Nurses getting taken advantage of at local hospitals? Lawsuits raise serious issues

Nurses taken advantage of at local hospitals? Lawsuits raise issues

North Cypress Medical Center
North Cypress Medical Center is the second area hospital being sued for having nurses work through their unpaid lunch breaks. homeofficehouston.com
News_Methodist Hospital_Dunn Tower_July 2010
A lawsuit against Methodist Hospital was brought forward in May of this year for also not paying nurses for working through lunch. Courtesy of Methodist Hospital
North Cypress Medical Center
News_Methodist Hospital_Dunn Tower_July 2010

Houston nurses are allegedly not receiving the compensation they deserve for working through their lunch breaks — 30 minutes which are automatically deducted from their pay — at least two area hospitals.
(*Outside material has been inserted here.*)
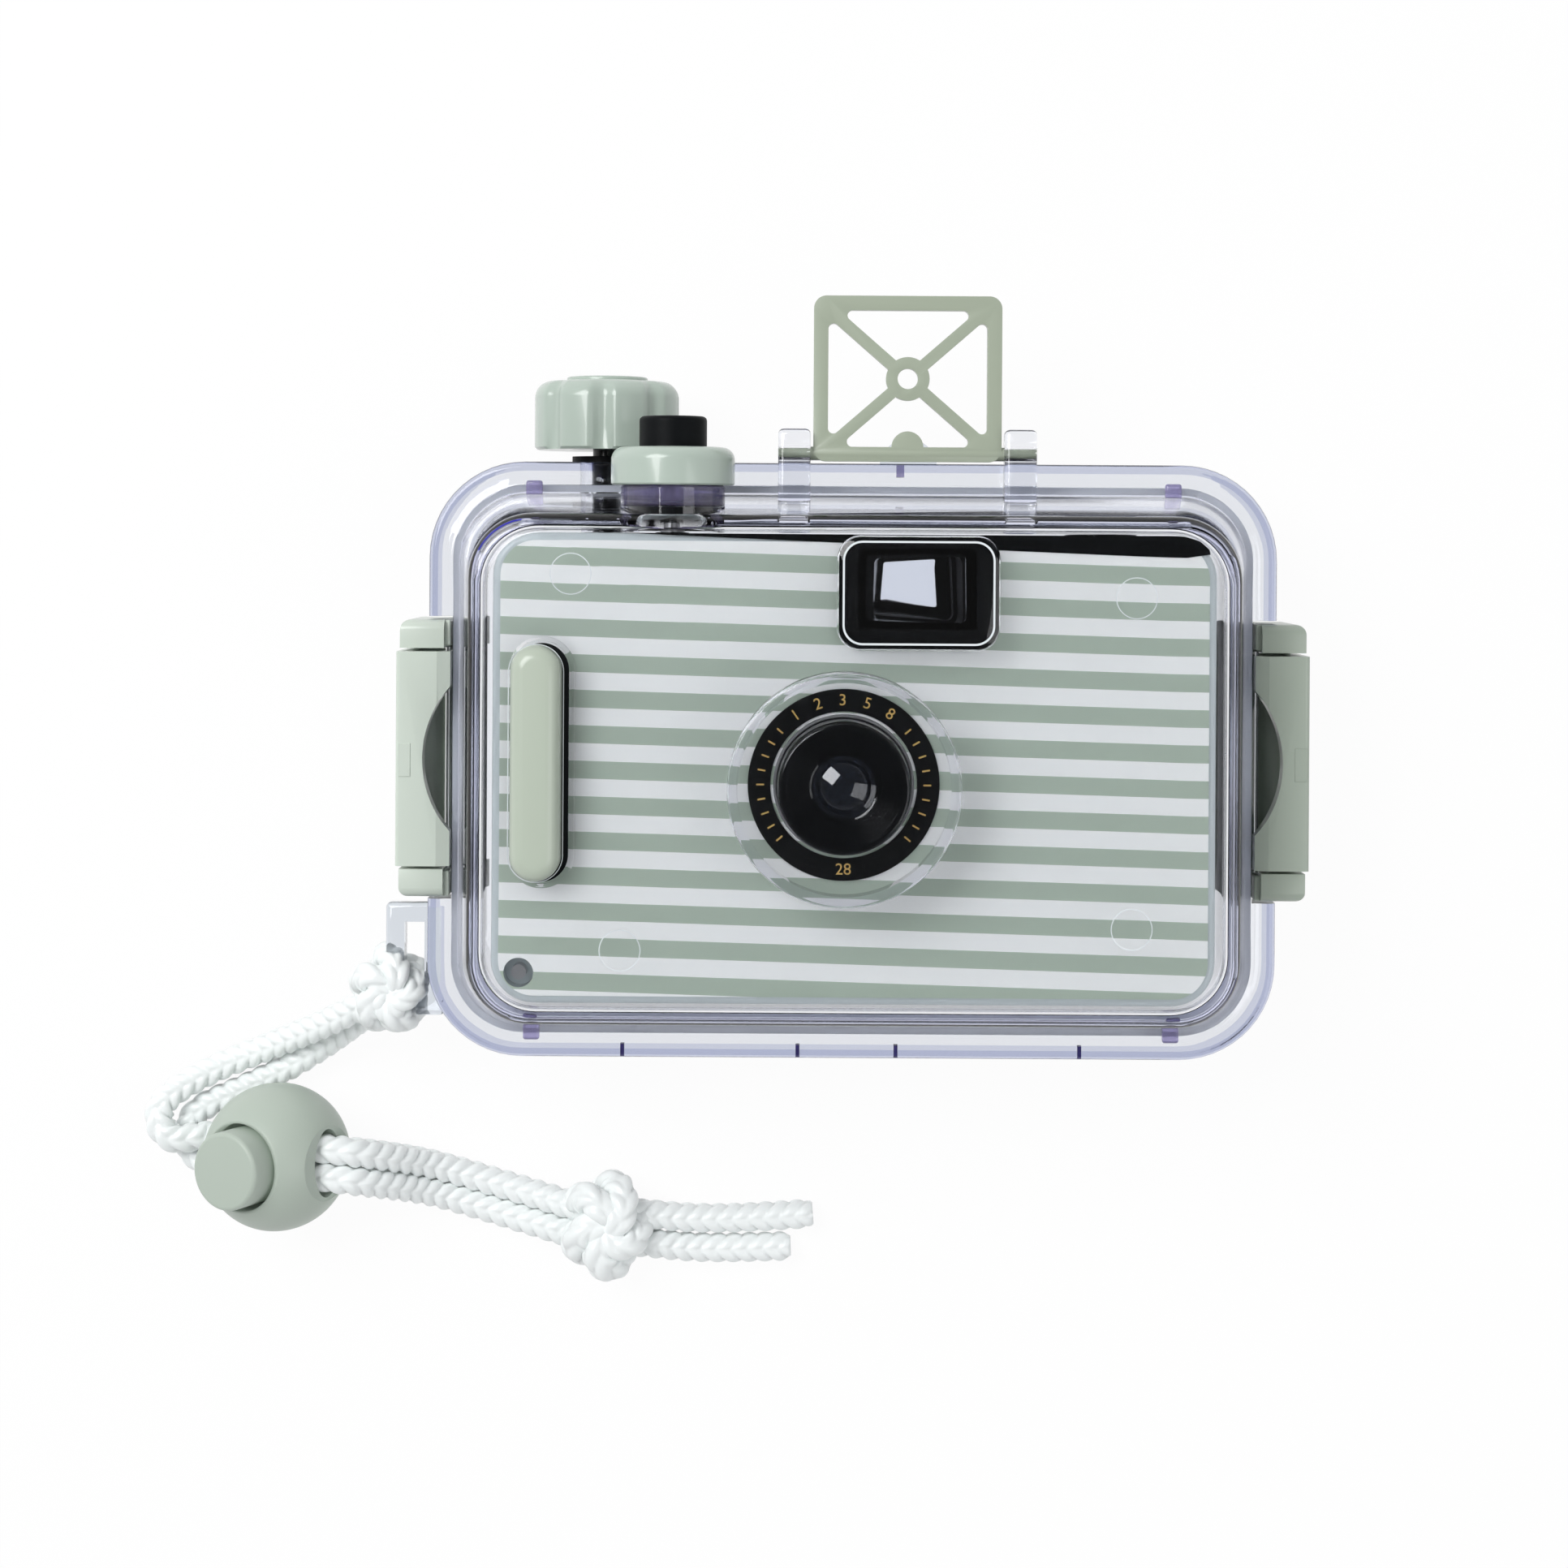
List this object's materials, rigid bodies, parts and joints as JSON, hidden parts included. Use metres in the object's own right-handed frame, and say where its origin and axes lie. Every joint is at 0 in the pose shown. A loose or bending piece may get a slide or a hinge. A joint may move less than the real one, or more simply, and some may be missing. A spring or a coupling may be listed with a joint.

Back in May, a local federal lawsuit was filed against Houston Methodist Hospital by one of its former nurses, Joy Corcione, on behalf of more than 5,000 co-workers. The suit alleged that the hospital system "owes back wages to the nurses, nursing assistants, patient-care assistants and associates because they're required to respond to patient calls, meet with physicians and perform other work duties during their lunch breaks."

Then this week, a nurse filed suit against a second area hospital, North Cypress Medical Center, claiming that she also had to work through her unpaid lunch breaks.

 If the employees are still doing work-related activities — such as checking email or answering work calls — even while eating lunch, that is considered work time. 

"Basically they were interrupted by supervisors coming to her, she had to wear a phone so she could be contacted through her shift to answer questions, solve problems," the nurse's attorney, Alex Mabry, tells Fox 26.

Mabry says his client is certainly not the only nurse at North Cypress Medical Center who was expected to work through their lunch breaks.

"It happened to essentially all the direct care employees to one degree or another and the nurses we talked to," Mabry says. "It was an on-going thing."

The attorney for North Cypress Medical Center insist his clients "follow all federal guidelines and laws regarding meal breaks and their policy is consistent with policies at other comparable hospitals," Fox 26 reports.

Mabry cites improvements in the economy as the reason for lawsuits of this type. Whereas previously an employee might not complain about a problem of this type simply because they were happy to have any job, things are changing.

"You're starting to see people stand up for their legal rights," Mabry says. "Because they know they have a better chance of finding another job. They're not quite as desperate as they were to hold onto their jobs."

Corcione's earlier Methodist lawsuit claims that sometimes nurses and patient-care workers aren't allowed the time to eat lunch because they are too busy, although the time spent working during lunch is automatically deducted from their pay regardless of the situation.

Methodist Hospital responded in a written statement saying that the system makes sure to pay employees "appropriately even if their lunch is interrupted to care for patients" and that hospital officials "take great strides to ensure a fair compensation process and a fair work environment."

"We will address any claims during the litigation process," the hospital said in the statement.

Federal labor law states that employers do not have to pay for employees lunch breaks when they are not working. If the employees are still doing work-related activities — such as checking email or answering work calls — even while eating lunch, that is considered work time and must be paid.

Covering seven of the hospital's locations around the Houston area, attorney Gavin Kennedy of Kennedy Hodges said that his initial research found that many nurses at Methodist regularly work through lunch. As of Dec. 12, nurses who are eligible have 60 days from that date to join the lawsuit.